Global warming, cooling or whatever, the snow makes good ice cream

Fresh snow is ideal for making snow ice cream.

Blame it on global warming. Blame it on global cooling. Blame it the Mayans. Whatever, we have had snow this early winter. Depending on your perspective, it can be good or bad.
There’s an old saying, “When life gives you lemons. make lemonade.” I’d suggest, when life gives you snow, make snow ice cream.
When I was a youngster growing up in eastern Illinois. and that first measurable snow arrived, Mom would make a bowl of snow cream. It tasted great, and as I grew to grade school age, I was able to help make the tasty stuff. However, my duties usually related to gathering the white stuff. 
Someone often chuckled and added, “Don’t get any of the yellow snow.” I may not have been very old, but knew they were telling me to get clean snow and avoid any area the dogs used as an outdoor restroom.
Later, when we were fortunate enough to have a refrigerator that had a freezer,but it still was fun to make snow ice cream.
Most of the recipes for snow ice cream are quite simple, but there are a few variations.

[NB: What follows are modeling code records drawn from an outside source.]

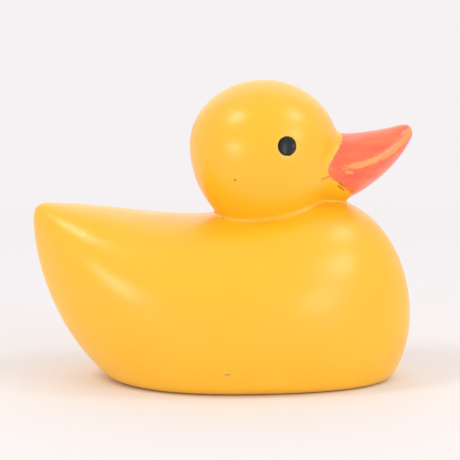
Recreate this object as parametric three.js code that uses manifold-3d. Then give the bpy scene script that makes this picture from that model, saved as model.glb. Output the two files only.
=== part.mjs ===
import * as THREE from 'three';
import { ParametricGeometry } from 'three/addons/geometries/ParametricGeometry.js';
import { mergeVertices } from 'three/addons/utils/BufferGeometryUtils.js';
import Module from 'manifold-3d';

// A small vinyl duck, moulded in one piece and closed all round, so it is one solid.
// The beak points along +X, +Z is up, and the flat underside rests on Z = 0.
// The body and the beak are skins stretched over oval sections, the head is a turned egg, and each eye
// is a dish pressed into the head.

// Driving dimensions, in millimetres.
const BODY_LENGTH = 88.8; // tip of the tail to the front of the breast
const BODY_WIDTH = 49;
const BODY_HEIGHT = 43; // floor to the top of the breast, where the neck sits on it
const BREAST_ROUND = 21.4; // front of the breast back to its top
const BREAST_FRONT_UP = 15; // floor to the foremost point of the breast
const TAIL_DROP = 1.3; // top of the breast down to the top of the tail
const TAIL_ROUND = 2.6; // tip of the tail forward to its top
const TAIL_TIP_DROP = 3.2; // top of the tail down to its tip
const SADDLE_DROP = 4.1; // top of the breast down to the lowest place of the back
const SADDLE_FORWARD = 38; // tip of the tail forward to the lowest place of the back
const STERN_SWEEP = 42; // tip of the tail forward to where the underside levels out
const KEEL_DEPTH = 9.5; // how far the round hull would reach under the floor, which cuts it flat
const HEAD_WIDTH = 34.4;
const NECK_RISE = 12.5; // top of the breast up to the middle of the head
const BEAK_LENGTH = 17.6; // front of the head to the tip of the beak
const BEAK_WIDTH = 19;
const BEAK_TOP_UP = 2.5; // middle of the head up to the top of the beak at the face
const BEAK_LIFT = 2.8; // how much the top of the beak rises on its way out
const BEAK_TIP_UP = 2.7; // middle of the head up to the tip of the beak
const BEAK_TIP_ROUND = 2.5; // how far back from the tip its round end begins
const RIDGE_DOWN = 5; // middle of the head down to the beak's side ridge at the face
const CHIN_DEPTH = 13.4; // middle of the head down to the chin
const EYE_WIDTH = 4.6;
const EYE_DEPTH = 1.3;
const SOLE_EDGE = 3; // how softly the sides turn under into the flat sole

// Powers that shape the curves. A power of 2 makes an oval; more is squarer and less is straighter.
const BODY_SQUARENESS = 2.2; // of each section of the body
const TAIL_TAPER = 1.4; // draws the body's plan in toward the tail, where 1 would be an oval
const STERN_CURVE = 1.9; // of the line from the tail's tip down to the keel
const FLANK_FALL = 4.5; // how soon the line of greatest width falls from the tail to the breast
const BEAK_SQUARENESS = 1.75; // of each section of the beak, which leaves a ridge along each side
const BEAK_SWEEP = 1.7; // how late the beak turns up, and how pointed its plan is
const CHIN_CURVE = 1.4; // of the line from the tip down to the chin

// The head is an egg on its broad end.
const HEAD_FORWARD = 0.108; // ahead of the body's middle, as a share of the body length
const CROWN = 0.88; // height of the top half, as a share of the head's radius
const JOWL = 1.19; // depth of the bottom half, as a share of the head's radius

// The eyes look out to the sides, a little forward and up, as shares of the head's radius.
const EYE_FORWARD = 0.298;
const EYE_UP = 0.084;

const headRadius = HEAD_WIDTH / 2;
const headMiddle = new THREE.Vector3(HEAD_FORWARD * BODY_LENGTH, 0, BODY_HEIGHT + NECK_RISE);

const SECTIONS = 13; // how many sections a skin is stretched over

// How many flat facets stand in for each curve, round the form and along it.
const FACETS = {
  body: { round: 64, along: 40 },
  beak: { round: 28, along: 20 },
  head: { round: 52, along: 26 },
  eye: { round: 24, along: 14 },
};

// A power that keeps the sign, for the bulging ovals of the sections.
function signedPower(value, power) {
  return Math.sign(value) * Math.abs(value) ** power;
}

// The larger of a height and zero, with the corner between the two rounded off over a width.
function softFloor(height, width) {
  const overlap = Math.max(width - Math.abs(height), 0) / width;
  return Math.max(height, 0) + (overlap ** 3 * width) / 6;
}

// From 1 at a share of 0 down to 0 at a share of 1, along a quarter of an oval.
function roundOff(share, power = 2) {
  return Math.max(1 - Math.max(share, 0) ** power, 0) ** (1 / power);
}

// From one height to another along half a wave.
function glide(from, to, share) {
  return from + ((to - from) * (1 - Math.cos(Math.PI * share))) / 2;
}

// A section of the body at a place along it: half width, top, underside and height where it is widest.
function bodySection(x) {
  const end = BODY_LENGTH / 2;
  const tailTopUp = BODY_HEIGHT - TAIL_DROP;
  const tailTipUp = tailTopUp - TAIL_TIP_DROP;
  const saddleUp = BODY_HEIGHT - SADDLE_DROP;
  const tailTop = TAIL_ROUND - end;
  const saddle = SADDLE_FORWARD - end;
  const stern = STERN_SWEEP - end;
  const breastTop = end - BREAST_ROUND;
  const pastBreast = roundOff((x - breastTop) / BREAST_ROUND);

  let top = BREAST_FRONT_UP + (BODY_HEIGHT - BREAST_FRONT_UP) * pastBreast;
  if (x < tailTop) {
    top = tailTipUp + TAIL_TIP_DROP * roundOff((tailTop - x) / TAIL_ROUND);
  } else if (x < saddle) {
    top = glide(tailTopUp, saddleUp, (x - tailTop) / (saddle - tailTop));
  } else if (x < breastTop) {
    top = glide(saddleUp, BODY_HEIGHT, (x - saddle) / (breastTop - saddle));
  }
  let underside = BREAST_FRONT_UP - (BREAST_FRONT_UP + KEEL_DEPTH) * pastBreast;
  if (x < stern) {
    const sweep = roundOff((stern - x) / STERN_SWEEP, STERN_CURVE);
    underside = tailTipUp - (tailTipUp + KEEL_DEPTH) * sweep;
  }
  const fall = ((end - x) / BODY_LENGTH) ** FLANK_FALL;
  const widest = BREAST_FRONT_UP + (tailTipUp - BREAST_FRONT_UP) * fall;
  const halfWidth = (BODY_WIDTH / 2) * roundOff(Math.abs(x) / end) ** (x < 0 ? TAIL_TAPER : 1);
  return [halfWidth, top, underside, widest];
}

// A section of the beak, in the same order. Its root closes inside the head.
function beakSection(x) {
  const face = headMiddle.x + headRadius;
  const out = Math.max(x - face, 0) / BEAK_LENGTH;
  const sweep = out ** BEAK_SWEEP;
  const root = roundOff((face - x) / headRadius);
  const end = roundOff((x - face - BEAK_LENGTH + BEAK_TIP_ROUND) / BEAK_TIP_ROUND);
  const ridge = (BEAK_TIP_UP + RIDGE_DOWN) * sweep - RIDGE_DOWN;
  const top = BEAK_TIP_UP + (BEAK_TOP_UP + BEAK_LIFT * sweep - BEAK_TIP_UP) * end;
  const underside = BEAK_TIP_UP - (BEAK_TIP_UP + CHIN_DEPTH) * roundOff(out, CHIN_CURVE);
  const halfWidth = (BEAK_WIDTH / 2) * roundOff(out, BEAK_SWEEP) * root;
  const heights = [ridge + (top - ridge) * root, ridge + (underside - ridge) * root, ridge];
  return [halfWidth, ...heights.map((height) => height + headMiddle.z)];
}

// A skin over sections from back to front. They stand at even angles round a half circle, so that they
// crowd together at the two ends, and a smooth curve joins them. finish has the last word on heights.
function skin(sectionAt, back, front, squareness, finish, facets) {
  const middle = (back + front) / 2;
  const reachAlong = (front - back) / 2;
  const alongAt = (v) => middle - reachAlong * Math.cos(v * Math.PI);
  const steps = Float32Array.from({ length: SECTIONS }, (step, index) => index / (SECTIONS - 1));
  const rows = Array.from(steps, (step) => sectionAt(alongAt(step)));
  const row = new THREE.CubicInterpolant(steps, Float32Array.from(rows.flat()), 4);
  const power = 2 / squareness;
  const point = (u, v, target) => {
    const [halfWidth, top, underside, widest] = row.evaluate(v);
    const turn = u * 2 * Math.PI;
    const reachUp = Math.sin(turn) > 0 ? top - widest : widest - underside;
    const z = widest + reachUp * signedPower(Math.sin(turn), power);
    target.set(alongAt(v), halfWidth * signedPower(Math.cos(turn), power), finish(z));
  };
  return solid(new ParametricGeometry(point, facets.round, facets.along));
}

const wasm = await Module();
wasm.setup();

// A closed solid from a geometry: shared corners are merged, and slivers that close to a line at a
// pole are dropped.
function solid(geometry) {
  const bare = new THREE.BufferGeometry();
  bare.setAttribute('position', geometry.getAttribute('position'));
  bare.setIndex(geometry.getIndex());
  const merged = mergeVertices(bare, 1e-4);
  const corners = merged.getIndex().array;
  const kept = [];
  for (let i = 0; i < corners.length; i += 3) {
    const [a, b, c] = corners.slice(i, i + 3);
    if (a !== b && b !== c && c !== a) {
      kept.push(a, b, c);
    }
  }
  const vertProperties = Float32Array.from(merged.getAttribute('position').array);
  const triVerts = Uint32Array.from(kept);
  return new wasm.Manifold(new wasm.Mesh({ numProp: 3, vertProperties, triVerts }));
}

// The body: tail raised, breast full, sole flat.
function bodySolid() {
  const end = BODY_LENGTH / 2;
  const finish = (z) => softFloor(z, SOLE_EDGE);
  return skin(bodySection, -end, end, BODY_SQUARENESS, finish, FACETS.body);
}

// The head: half an outline of the egg, turned about the upright axis.
function headSolid() {
  const outline = [];
  const { round, along } = FACETS.head;
  for (let i = 0; i <= along; i += 1) {
    const climb = (i / along - 0.5) * Math.PI;
    const stretch = climb > 0 ? CROWN : JOWL;
    const across = i % along === 0 ? 0 : Math.cos(climb);
    outline.push(new THREE.Vector2(headRadius * across, headRadius * stretch * Math.sin(climb)));
  }
  const egg = new THREE.LatheGeometry(outline, round);
  egg.rotateX(Math.PI / 2);
  egg.translate(headMiddle.x, headMiddle.y, headMiddle.z);
  return solid(egg);
}

// The beak: broad at its root, ridged along both sides, with its tip turned up.
function beakSolid() {
  const front = headMiddle.x + headRadius + BEAK_LENGTH;
  const finish = (z) => z;
  return skin(beakSection, headMiddle.x, front, BEAK_SQUARENESS, finish, FACETS.beak);
}

// The ball that presses one eye's dish into the head. side is 1 on the left and -1 on the right.
function eyeBall(side) {
  const sideways = Math.sqrt(1 - EYE_FORWARD ** 2 - (EYE_UP / CROWN) ** 2);
  const onHead = new THREE.Vector3(EYE_FORWARD, side * sideways, EYE_UP);
  const outward = new THREE.Vector3(onHead.x, onHead.y, onHead.z / CROWN ** 2).normalize();
  const radius = ((EYE_WIDTH / 2) ** 2 + EYE_DEPTH ** 2) / (2 * EYE_DEPTH);
  const ball = new THREE.SphereGeometry(radius, FACETS.eye.round, FACETS.eye.along);
  ball.applyQuaternion(new THREE.Quaternion().setFromUnitVectors(new THREE.Vector3(0, 1, 0), outward));
  const dish = onHead.multiplyScalar(headRadius).add(headMiddle);
  const middle = dish.addScaledVector(outward, radius - EYE_DEPTH);
  ball.translate(middle.x, middle.y, middle.z);
  return solid(ball);
}

// The finished duck as a geometry.
function duckGeometry() {
  const whole = bodySolid().add(headSolid()).add(beakSolid());
  const mesh = whole.subtract(eyeBall(1)).subtract(eyeBall(-1)).getMesh();
  const geometry = new THREE.BufferGeometry();
  geometry.setAttribute('position', new THREE.BufferAttribute(mesh.vertProperties, 3));
  geometry.setIndex(new THREE.BufferAttribute(mesh.triVerts, 1));
  geometry.computeVertexNormals();
  return geometry;
}

const yellowVinyl = new THREE.MeshStandardMaterial({ color: 0xffc84b, roughness: 0.35, metalness: 0 });
const duck = new THREE.Mesh(duckGeometry(), yellowVinyl);
duck.name = 'duck';

const model = new THREE.Group();
model.add(duck);

export default model;
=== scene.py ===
# %% [markdown]
# # A moulded vinyl duck
#
# The duck is one hollow piece of soft vinyl. It was cast in a metal mould, pulled out warm, and then two
# things were painted by hand: the beak, in coral, and the two dished eyes, in black. So this lesson
# makes one skin and paints it in three finishes, on a plain table under studio lamps.

import math

import bpy
import numpy as np
from mathutils import Matrix, Vector


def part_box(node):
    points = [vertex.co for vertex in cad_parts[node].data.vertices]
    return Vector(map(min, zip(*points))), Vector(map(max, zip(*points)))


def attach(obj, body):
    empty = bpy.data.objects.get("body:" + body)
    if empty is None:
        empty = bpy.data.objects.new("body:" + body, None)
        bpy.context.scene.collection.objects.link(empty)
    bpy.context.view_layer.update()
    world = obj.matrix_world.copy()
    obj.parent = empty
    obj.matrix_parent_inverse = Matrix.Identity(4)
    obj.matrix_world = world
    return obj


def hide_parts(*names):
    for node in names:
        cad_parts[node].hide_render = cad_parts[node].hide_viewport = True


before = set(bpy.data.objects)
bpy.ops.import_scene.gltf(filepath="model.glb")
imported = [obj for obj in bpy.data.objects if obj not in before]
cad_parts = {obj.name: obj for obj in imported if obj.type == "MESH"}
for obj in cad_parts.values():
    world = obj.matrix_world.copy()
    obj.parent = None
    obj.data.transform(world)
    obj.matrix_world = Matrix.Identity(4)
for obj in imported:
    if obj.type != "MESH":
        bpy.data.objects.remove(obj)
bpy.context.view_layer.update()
MM = 0.001  # one millimetre in Blender's metres

# %% [markdown]
# ## The camera
#
# The camera comes first, because the shapes are drawn to line up with the photograph through it. The duck
# is seen square from its right side and from slightly above: the far and near edges of the sole make a thin
# ellipse, and its thickness hints at the angle. The angle and the distance here were fitted to the duck's
# outline by a computer and then rounded. The middle of the duck's box is not in the middle of the picture,
# so the camera stands a little to the side and higher, with no lens shift.

# %% Camera
PICTURE = 460  # the photograph's width and height, in pixels
DUCK_FOOT = (222.5, 376.0)  # where the middle of the duck's floor box falls in the photograph, in pixels
MM_PER_PIXEL = 90 / 377.5  # at the duck's distance
CAMERA_RISE = math.radians(9)
CAMERA_DISTANCE = 450 * MM
SENSOR_WIDTH = 36  # mm, a full-frame camera's

towards_camera = Vector((0, -math.cos(CAMERA_RISE), math.sin(CAMERA_RISE)))
picture_right = Vector((1, 0, 0))
picture_up = towards_camera.cross(picture_right)

camera = bpy.data.objects.new("camera", bpy.data.cameras.new("camera"))
bpy.context.scene.collection.objects.link(camera)
bpy.context.scene.camera = camera
camera.data.sensor_width = SENSOR_WIDTH
camera.data.lens = camera.data.sensor_width * CAMERA_DISTANCE / MM / (PICTURE * MM_PER_PIXEL)
aside = (PICTURE / 2 - DUCK_FOOT[0]) * MM_PER_PIXEL * MM
above = (DUCK_FOOT[1] - PICTURE / 2) * MM_PER_PIXEL * MM
camera.location = towards_camera * CAMERA_DISTANCE + picture_right * aside + picture_up * above
camera.rotation_euler = Matrix((picture_right, picture_up, towards_camera)).transposed().to_euler()
camera.data.clip_start = 10 * MM
camera.data.clip_end = 10
print("lens", round(camera.data.lens, 1), "mm, camera at", [round(v, 3) for v in camera.location])

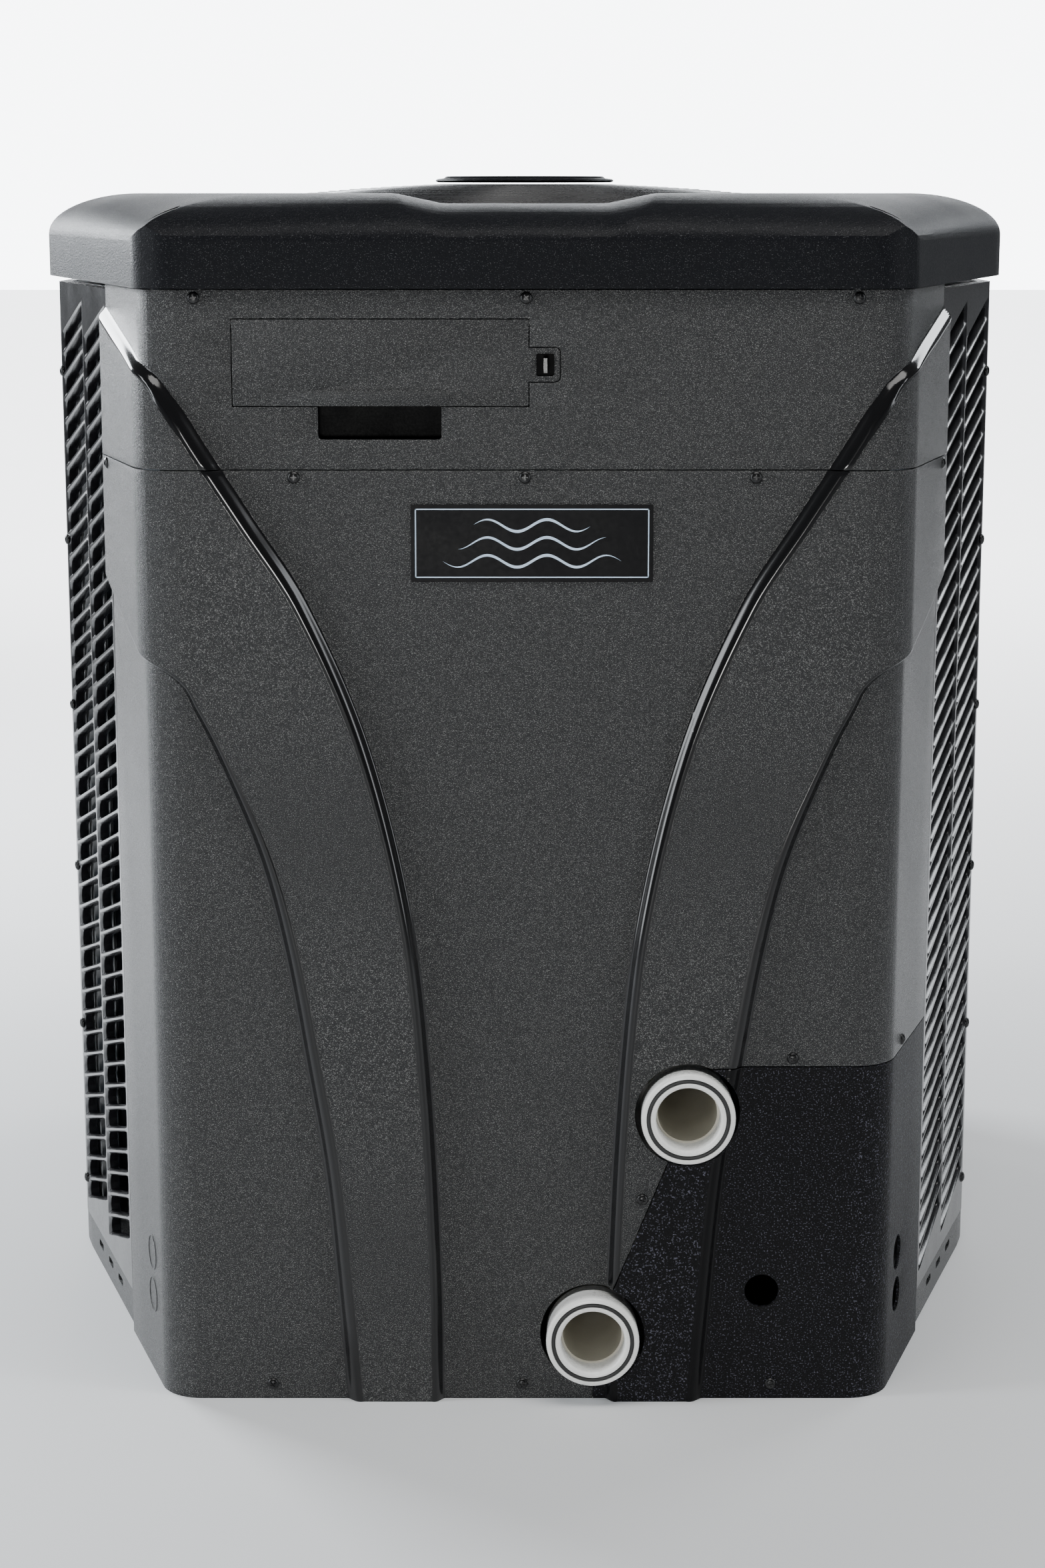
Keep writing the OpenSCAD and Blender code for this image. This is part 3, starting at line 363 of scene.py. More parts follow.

The simplest, and the way I recall making it, requires only four ingredients. That is one cup milk, 1/2 teaspoon vanilla, 1/2 cup sugar and four or five cups of clean snow.
Mix together the milk, vanilla, and the sugar. Stir this mixture until the sugar is dissolved. Slowly add the snow to your mixture, stirring constantly, until it is as thick as the ice cream. Enjoy.
Some recipes add one beaten egg. That makes it a bit richer. Some call for separating the white and yellow of the egg, beating, and then adding together. Others even call for cooking the egg mixture a bit. And some add a dash of salt.
On the internet, I just read a simple recipe from Paula Deen, the well-known southern TV chef.. Her ingredients are eight cups of snow, one 14-ounce can of sweetened condense milk, and one teaspoon of vanilla extract. Simply place snow into a large bowl. Pour condensed milk over and add vanilla. Mix to combine. Serve immediately in bowls.
My cousin, Janet wasn’t big on white milk, so she would add other flavorings to the ice cream.
Keeping it simple seems fine to me. 
One of the good things about freezers these days is you can even save some of your snow ice cream and eat it later.
The EPA or some environmental groups probably today say the snow is full of all sorts of toxins, but go for it. Enjoy it. You won’t be eating that much anyway.
Guess, I’m still a kid at heart. I like snow, and would love a bowl of snow ice cream, although today it would have to be with artificial sweetener.